Start of DATASET CONTENT

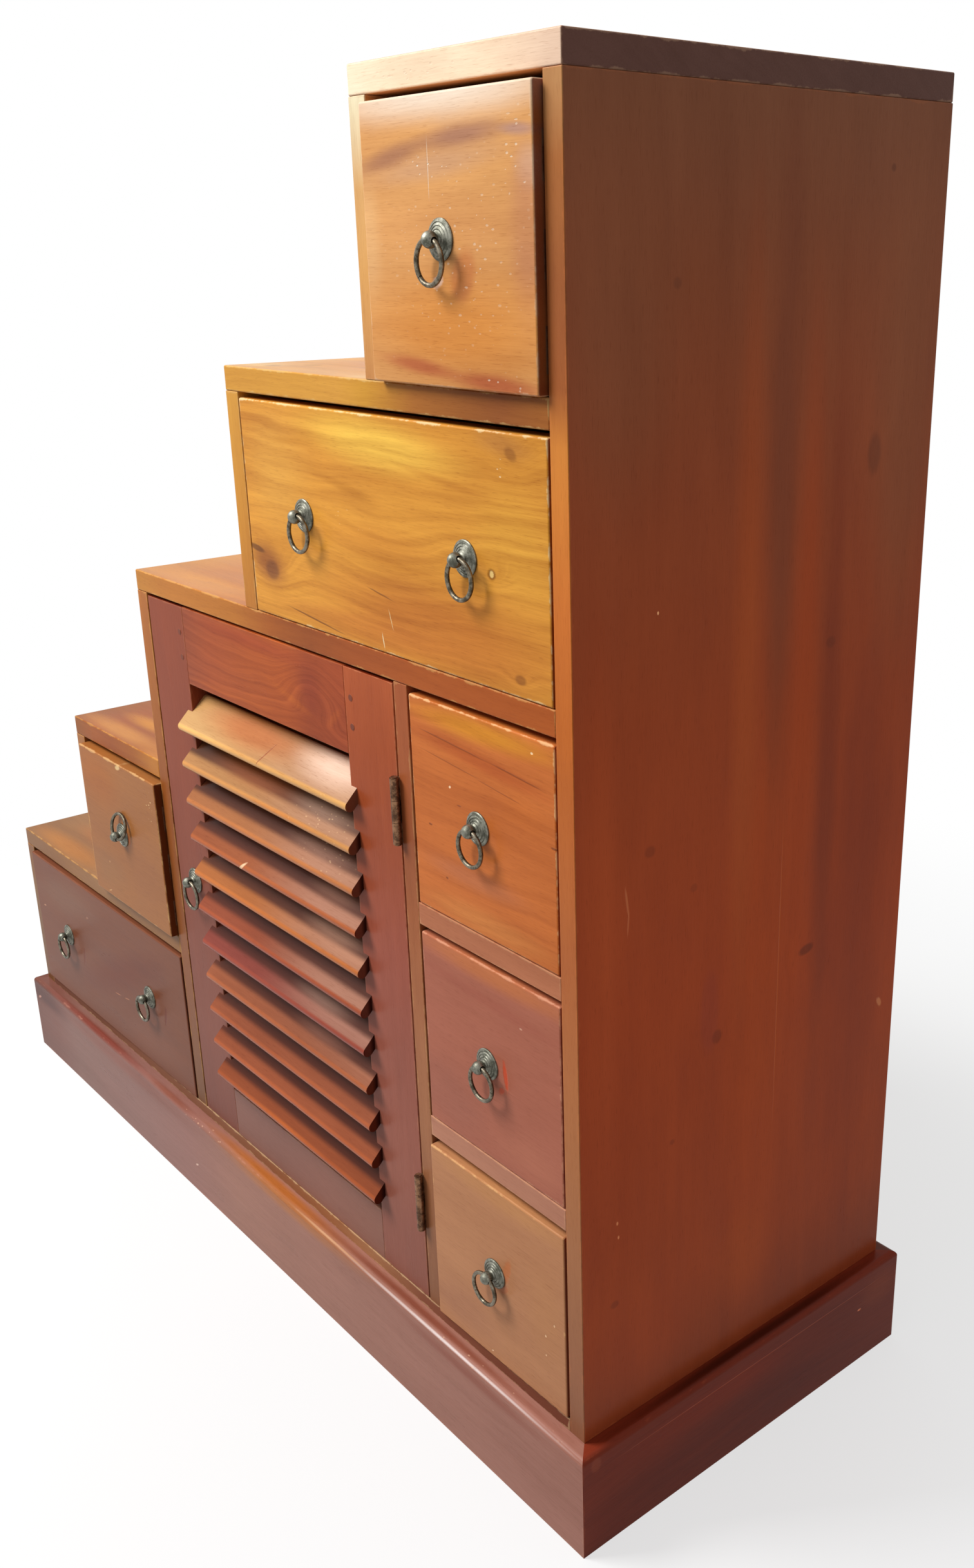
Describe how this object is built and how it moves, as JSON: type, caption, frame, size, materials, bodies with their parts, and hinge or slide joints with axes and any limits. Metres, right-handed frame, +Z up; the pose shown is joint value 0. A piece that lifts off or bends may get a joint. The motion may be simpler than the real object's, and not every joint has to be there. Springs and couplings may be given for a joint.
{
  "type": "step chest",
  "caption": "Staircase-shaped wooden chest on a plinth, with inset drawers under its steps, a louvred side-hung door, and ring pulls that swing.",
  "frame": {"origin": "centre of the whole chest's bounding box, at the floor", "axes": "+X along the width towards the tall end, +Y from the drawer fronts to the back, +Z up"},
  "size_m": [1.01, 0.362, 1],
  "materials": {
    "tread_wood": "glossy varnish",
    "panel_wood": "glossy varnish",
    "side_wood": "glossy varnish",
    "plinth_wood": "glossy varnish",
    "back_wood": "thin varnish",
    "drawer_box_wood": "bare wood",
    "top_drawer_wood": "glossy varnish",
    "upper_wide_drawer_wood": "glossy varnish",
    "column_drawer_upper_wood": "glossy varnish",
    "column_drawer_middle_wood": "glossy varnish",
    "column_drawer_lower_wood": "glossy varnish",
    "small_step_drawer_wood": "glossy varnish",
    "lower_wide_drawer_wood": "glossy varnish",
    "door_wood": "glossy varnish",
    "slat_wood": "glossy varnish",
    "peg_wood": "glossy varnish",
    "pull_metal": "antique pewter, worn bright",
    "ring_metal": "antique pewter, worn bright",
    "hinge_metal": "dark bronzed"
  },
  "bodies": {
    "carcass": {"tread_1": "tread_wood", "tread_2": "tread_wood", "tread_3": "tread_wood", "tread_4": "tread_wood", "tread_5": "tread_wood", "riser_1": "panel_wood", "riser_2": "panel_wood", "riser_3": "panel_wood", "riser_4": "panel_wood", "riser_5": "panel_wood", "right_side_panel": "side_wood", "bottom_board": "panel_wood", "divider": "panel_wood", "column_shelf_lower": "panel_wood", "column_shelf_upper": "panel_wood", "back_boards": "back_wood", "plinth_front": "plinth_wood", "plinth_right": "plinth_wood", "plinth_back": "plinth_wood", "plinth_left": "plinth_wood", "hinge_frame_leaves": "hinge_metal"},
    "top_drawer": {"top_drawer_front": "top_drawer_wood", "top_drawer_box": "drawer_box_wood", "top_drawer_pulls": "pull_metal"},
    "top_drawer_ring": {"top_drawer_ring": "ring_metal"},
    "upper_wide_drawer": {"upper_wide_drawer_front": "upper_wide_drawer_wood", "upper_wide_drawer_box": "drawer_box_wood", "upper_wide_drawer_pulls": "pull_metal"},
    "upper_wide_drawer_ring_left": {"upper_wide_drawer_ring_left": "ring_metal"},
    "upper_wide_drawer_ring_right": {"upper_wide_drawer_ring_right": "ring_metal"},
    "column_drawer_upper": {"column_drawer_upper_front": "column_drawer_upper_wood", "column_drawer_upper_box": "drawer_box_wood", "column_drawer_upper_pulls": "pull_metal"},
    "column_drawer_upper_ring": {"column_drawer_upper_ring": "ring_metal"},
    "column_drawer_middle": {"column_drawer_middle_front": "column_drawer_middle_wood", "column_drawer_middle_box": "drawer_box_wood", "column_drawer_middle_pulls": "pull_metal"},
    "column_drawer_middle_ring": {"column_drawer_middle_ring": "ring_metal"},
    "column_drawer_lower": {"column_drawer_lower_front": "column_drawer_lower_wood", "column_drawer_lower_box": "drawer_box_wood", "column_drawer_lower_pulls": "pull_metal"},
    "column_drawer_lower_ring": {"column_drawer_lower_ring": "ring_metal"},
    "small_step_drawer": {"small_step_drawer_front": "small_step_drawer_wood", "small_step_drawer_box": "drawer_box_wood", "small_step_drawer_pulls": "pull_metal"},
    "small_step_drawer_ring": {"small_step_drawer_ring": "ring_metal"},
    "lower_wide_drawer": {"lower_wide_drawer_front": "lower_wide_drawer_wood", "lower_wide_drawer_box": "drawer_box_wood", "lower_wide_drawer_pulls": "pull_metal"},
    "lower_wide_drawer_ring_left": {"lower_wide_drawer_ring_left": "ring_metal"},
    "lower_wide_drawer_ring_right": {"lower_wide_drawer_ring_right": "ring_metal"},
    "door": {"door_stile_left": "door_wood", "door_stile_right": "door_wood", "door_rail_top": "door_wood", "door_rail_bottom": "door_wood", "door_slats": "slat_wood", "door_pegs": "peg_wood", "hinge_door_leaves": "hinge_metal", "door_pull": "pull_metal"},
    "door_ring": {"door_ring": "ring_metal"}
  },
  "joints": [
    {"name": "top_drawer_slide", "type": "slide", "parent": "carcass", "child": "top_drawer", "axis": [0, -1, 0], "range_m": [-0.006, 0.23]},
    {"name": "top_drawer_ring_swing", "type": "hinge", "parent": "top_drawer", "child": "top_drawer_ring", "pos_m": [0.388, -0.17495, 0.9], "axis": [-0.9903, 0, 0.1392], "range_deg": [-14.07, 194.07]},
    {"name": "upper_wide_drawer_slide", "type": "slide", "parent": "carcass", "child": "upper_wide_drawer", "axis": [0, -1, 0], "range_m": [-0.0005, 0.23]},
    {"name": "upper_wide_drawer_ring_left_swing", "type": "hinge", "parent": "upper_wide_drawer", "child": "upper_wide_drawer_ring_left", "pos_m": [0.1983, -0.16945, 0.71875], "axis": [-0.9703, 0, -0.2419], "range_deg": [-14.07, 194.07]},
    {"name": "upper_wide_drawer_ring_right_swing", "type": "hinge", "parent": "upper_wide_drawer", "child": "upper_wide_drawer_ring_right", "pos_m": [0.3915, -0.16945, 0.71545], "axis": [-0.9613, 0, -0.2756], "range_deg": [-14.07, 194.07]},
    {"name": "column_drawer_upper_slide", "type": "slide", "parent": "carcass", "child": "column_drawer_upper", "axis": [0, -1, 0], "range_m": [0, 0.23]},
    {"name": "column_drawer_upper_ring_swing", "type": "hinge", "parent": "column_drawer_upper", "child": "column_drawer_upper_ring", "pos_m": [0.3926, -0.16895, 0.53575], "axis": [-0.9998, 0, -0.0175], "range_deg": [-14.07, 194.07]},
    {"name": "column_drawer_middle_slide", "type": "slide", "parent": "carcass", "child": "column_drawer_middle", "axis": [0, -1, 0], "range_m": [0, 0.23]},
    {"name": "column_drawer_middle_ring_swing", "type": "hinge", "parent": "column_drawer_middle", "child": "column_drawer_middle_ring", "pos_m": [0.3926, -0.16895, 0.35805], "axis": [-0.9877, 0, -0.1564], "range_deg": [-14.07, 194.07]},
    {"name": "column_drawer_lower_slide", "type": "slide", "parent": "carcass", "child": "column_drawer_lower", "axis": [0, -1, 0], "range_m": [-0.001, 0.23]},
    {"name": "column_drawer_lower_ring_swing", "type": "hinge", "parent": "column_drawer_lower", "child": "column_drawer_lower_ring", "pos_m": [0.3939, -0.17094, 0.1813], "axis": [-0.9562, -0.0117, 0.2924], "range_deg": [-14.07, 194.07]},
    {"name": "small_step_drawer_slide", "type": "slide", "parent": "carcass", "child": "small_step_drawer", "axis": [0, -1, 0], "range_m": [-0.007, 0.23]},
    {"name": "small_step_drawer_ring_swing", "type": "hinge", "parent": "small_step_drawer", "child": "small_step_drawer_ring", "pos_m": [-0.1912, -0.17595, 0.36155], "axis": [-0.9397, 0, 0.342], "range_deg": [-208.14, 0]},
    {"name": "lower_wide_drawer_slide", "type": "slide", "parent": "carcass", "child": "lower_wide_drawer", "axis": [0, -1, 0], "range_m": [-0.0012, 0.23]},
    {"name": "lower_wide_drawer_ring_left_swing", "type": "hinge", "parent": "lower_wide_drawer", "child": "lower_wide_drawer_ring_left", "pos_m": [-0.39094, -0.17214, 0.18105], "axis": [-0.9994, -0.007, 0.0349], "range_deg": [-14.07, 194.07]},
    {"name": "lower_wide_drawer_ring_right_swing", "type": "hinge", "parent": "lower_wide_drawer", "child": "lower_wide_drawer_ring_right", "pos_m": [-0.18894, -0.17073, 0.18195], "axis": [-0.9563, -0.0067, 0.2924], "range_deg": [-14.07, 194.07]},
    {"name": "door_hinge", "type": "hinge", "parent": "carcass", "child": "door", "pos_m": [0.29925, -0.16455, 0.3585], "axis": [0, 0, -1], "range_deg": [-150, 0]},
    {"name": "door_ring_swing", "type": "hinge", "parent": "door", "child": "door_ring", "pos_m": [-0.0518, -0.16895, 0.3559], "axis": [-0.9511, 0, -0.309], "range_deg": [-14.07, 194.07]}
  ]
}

End of DATASET CONTENT

### YOUR INSTRUCTIONS
Which lines contain "materials"? Copy each of them out.

### RESPONSE TO THE EXERCISE
Describe how this object is built and how it moves, as JSON: type, caption, frame, size, materials, bodies with their parts, and hinge or slide joints with axes and any limits. Metres, right-handed frame, +Z up; the pose shown is joint value 0. A piece that lifts off or bends may get a joint. The motion may be simpler than the real object's, and not every joint has to be there. Springs and couplings may be given for a joint.
  "materials": {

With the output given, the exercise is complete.